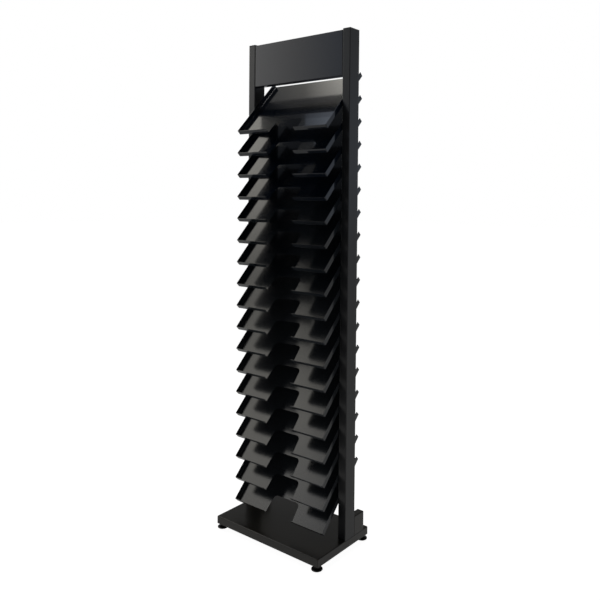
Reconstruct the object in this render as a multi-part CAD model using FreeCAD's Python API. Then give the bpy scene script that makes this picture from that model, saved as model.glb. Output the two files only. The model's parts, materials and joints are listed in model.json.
----
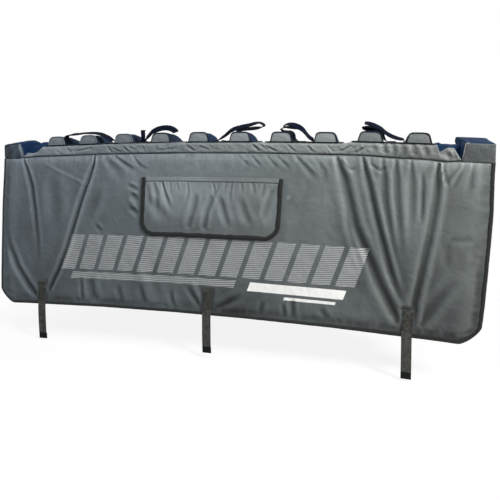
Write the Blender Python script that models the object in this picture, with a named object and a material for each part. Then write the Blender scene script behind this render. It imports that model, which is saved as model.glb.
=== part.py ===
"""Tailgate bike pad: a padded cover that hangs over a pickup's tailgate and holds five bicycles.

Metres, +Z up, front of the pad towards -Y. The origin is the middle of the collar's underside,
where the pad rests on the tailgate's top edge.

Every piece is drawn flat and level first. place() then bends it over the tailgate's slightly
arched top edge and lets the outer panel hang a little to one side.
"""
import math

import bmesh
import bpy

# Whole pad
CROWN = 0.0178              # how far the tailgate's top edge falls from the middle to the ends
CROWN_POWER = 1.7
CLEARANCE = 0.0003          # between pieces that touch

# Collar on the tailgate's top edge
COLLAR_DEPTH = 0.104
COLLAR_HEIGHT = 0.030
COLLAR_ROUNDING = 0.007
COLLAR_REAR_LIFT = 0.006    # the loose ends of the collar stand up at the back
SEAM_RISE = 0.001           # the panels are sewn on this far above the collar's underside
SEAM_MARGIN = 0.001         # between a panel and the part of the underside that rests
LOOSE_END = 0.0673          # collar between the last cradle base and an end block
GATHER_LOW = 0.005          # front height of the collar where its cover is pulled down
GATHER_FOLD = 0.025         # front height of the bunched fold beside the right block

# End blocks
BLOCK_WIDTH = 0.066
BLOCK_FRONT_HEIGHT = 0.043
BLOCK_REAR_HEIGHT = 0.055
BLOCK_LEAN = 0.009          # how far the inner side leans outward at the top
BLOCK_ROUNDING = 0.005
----
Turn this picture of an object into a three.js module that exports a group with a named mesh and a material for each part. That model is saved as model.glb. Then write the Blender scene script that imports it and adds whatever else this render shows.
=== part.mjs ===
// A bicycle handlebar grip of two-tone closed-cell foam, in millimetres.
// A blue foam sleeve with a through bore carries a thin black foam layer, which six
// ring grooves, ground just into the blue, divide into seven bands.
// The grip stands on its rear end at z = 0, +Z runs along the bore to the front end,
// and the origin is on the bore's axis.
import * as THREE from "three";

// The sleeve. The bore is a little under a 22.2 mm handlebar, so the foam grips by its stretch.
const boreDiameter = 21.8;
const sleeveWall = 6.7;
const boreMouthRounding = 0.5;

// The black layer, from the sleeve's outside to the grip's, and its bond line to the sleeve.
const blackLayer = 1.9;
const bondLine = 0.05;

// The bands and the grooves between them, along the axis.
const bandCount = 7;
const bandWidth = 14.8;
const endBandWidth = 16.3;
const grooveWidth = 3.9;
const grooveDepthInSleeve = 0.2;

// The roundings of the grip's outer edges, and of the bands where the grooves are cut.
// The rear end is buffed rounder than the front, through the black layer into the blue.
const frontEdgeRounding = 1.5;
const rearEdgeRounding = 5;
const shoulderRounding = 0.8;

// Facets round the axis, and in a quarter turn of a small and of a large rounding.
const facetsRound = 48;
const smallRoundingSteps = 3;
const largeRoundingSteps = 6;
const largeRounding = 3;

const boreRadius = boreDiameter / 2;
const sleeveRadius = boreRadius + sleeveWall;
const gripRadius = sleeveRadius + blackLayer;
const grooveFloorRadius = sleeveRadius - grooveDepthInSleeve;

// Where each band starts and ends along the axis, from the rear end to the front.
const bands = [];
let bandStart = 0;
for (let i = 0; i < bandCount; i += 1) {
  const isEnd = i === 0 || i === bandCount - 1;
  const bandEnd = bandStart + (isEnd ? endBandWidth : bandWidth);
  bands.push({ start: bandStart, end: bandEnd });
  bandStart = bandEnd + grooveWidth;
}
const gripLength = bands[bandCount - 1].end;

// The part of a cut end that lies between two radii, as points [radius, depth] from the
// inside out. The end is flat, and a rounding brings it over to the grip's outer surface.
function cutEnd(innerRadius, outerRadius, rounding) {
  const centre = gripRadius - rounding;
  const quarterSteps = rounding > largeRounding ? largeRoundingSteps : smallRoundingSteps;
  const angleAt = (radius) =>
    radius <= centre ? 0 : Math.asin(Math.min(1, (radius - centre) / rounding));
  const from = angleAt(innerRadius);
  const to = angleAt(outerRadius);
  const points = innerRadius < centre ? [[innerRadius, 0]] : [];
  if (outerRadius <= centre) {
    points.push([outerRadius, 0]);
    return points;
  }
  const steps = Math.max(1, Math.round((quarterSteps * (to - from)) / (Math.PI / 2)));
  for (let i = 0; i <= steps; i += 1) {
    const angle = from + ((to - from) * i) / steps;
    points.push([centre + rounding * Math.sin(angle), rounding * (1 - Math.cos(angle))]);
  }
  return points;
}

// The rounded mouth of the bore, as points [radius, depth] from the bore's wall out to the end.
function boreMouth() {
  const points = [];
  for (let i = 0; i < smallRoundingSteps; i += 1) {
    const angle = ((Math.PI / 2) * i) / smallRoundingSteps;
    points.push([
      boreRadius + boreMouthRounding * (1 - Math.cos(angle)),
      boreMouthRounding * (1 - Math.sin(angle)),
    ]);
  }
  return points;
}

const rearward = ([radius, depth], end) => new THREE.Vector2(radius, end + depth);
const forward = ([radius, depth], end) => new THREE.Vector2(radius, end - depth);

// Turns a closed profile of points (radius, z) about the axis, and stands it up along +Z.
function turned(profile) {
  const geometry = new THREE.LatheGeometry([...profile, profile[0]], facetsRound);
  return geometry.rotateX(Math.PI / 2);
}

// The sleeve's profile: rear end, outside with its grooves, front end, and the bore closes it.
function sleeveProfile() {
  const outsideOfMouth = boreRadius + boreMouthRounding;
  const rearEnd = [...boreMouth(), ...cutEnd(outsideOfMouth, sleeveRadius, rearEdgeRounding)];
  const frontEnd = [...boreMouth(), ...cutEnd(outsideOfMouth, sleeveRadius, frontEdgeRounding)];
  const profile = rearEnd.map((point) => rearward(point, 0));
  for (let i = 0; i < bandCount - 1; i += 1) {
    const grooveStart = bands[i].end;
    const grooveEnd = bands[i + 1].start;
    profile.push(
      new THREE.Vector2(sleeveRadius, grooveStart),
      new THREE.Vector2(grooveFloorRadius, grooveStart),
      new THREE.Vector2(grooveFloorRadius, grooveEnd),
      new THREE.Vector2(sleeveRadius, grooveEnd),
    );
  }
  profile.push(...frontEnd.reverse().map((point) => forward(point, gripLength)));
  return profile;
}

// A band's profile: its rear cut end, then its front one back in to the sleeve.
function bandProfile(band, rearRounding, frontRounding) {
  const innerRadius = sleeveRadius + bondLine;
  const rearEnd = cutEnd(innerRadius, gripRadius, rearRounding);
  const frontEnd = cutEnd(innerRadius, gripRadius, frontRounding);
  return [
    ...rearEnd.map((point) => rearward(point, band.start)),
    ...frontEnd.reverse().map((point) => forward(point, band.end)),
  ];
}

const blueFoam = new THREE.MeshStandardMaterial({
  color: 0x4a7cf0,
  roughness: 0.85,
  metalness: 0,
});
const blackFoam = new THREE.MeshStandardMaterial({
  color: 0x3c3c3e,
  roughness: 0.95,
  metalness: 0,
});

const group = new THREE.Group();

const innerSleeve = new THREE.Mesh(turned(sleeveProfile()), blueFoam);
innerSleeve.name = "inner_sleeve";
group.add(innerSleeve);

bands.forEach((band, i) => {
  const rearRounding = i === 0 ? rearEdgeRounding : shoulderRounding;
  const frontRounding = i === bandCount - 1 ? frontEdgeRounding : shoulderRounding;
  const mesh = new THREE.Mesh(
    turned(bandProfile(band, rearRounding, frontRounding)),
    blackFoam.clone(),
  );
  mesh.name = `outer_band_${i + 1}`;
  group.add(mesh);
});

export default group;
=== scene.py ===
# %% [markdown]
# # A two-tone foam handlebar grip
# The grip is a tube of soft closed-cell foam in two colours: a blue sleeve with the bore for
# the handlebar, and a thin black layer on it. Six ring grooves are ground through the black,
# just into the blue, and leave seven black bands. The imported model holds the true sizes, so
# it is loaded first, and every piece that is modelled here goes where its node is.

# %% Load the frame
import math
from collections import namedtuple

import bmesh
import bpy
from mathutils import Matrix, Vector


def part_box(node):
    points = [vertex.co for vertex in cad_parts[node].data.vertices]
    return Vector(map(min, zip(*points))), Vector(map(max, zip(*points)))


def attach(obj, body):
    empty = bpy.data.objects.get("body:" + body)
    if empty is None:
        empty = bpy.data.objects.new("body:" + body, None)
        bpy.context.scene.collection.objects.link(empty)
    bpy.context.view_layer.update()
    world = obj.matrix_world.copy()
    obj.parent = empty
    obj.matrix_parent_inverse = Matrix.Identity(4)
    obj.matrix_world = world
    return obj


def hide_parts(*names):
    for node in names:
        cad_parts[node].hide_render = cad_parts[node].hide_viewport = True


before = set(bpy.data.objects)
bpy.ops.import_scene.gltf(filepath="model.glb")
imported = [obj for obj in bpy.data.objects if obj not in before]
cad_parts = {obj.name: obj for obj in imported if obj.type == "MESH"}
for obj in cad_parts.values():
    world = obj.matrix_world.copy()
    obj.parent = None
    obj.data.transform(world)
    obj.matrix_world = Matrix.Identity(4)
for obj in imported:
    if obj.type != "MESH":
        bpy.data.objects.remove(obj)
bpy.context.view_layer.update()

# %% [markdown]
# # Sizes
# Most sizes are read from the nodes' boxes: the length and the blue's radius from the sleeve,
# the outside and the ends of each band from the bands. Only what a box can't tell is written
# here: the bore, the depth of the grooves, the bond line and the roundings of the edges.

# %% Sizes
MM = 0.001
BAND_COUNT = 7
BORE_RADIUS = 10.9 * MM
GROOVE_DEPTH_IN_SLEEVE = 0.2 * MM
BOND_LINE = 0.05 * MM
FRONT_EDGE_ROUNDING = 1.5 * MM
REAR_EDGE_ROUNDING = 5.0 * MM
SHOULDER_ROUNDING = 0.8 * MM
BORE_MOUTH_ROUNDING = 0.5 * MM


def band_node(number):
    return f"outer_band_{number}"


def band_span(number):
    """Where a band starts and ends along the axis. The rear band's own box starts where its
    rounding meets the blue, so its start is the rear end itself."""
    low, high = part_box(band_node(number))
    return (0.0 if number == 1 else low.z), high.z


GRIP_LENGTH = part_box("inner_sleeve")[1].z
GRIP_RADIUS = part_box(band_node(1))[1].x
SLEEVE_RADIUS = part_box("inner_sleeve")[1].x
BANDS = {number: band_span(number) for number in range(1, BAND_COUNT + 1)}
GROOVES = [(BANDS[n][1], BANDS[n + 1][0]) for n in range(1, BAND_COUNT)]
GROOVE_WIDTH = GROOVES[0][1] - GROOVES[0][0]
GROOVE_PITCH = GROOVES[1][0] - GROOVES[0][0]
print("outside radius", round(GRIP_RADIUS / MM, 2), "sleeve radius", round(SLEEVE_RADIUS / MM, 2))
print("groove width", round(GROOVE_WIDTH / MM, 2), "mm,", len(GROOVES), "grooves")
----
▸ WORK REQUIRED: Look back at the data above. Transcribe exactly the lines starting at the line that contains "const innerSleeve = new" and ending at the line that contains "# it is loaded".

▸ RESULT FOR THIS TASK:
const innerSleeve = new THREE.Mesh(turned(sleeveProfile()), blueFoam);
innerSleeve.name = "inner_sleeve";
group.add(innerSleeve);

bands.forEach((band, i) => {
  const rearRounding = i === 0 ? rearEdgeRounding : shoulderRounding;
  const frontRounding = i === bandCount - 1 ? frontEdgeRounding : shoulderRounding;
  const mesh = new THREE.Mesh(
    turned(bandProfile(band, rearRounding, frontRounding)),
    blackFoam.clone(),
  );
  mesh.name = `outer_band_${i + 1}`;
  group.add(mesh);
});

export default group;
=== scene.py ===
# %% [markdown]
# # A two-tone foam handlebar grip
# The grip is a tube of soft closed-cell foam in two colours: a blue sleeve with the bore for
# the handlebar, and a thin black layer on it. Six ring grooves are ground through the black,
# just into the blue, and leave seven black bands. The imported model holds the true sizes, so
# it is loaded first, and every piece that is modelled here goes where its node is.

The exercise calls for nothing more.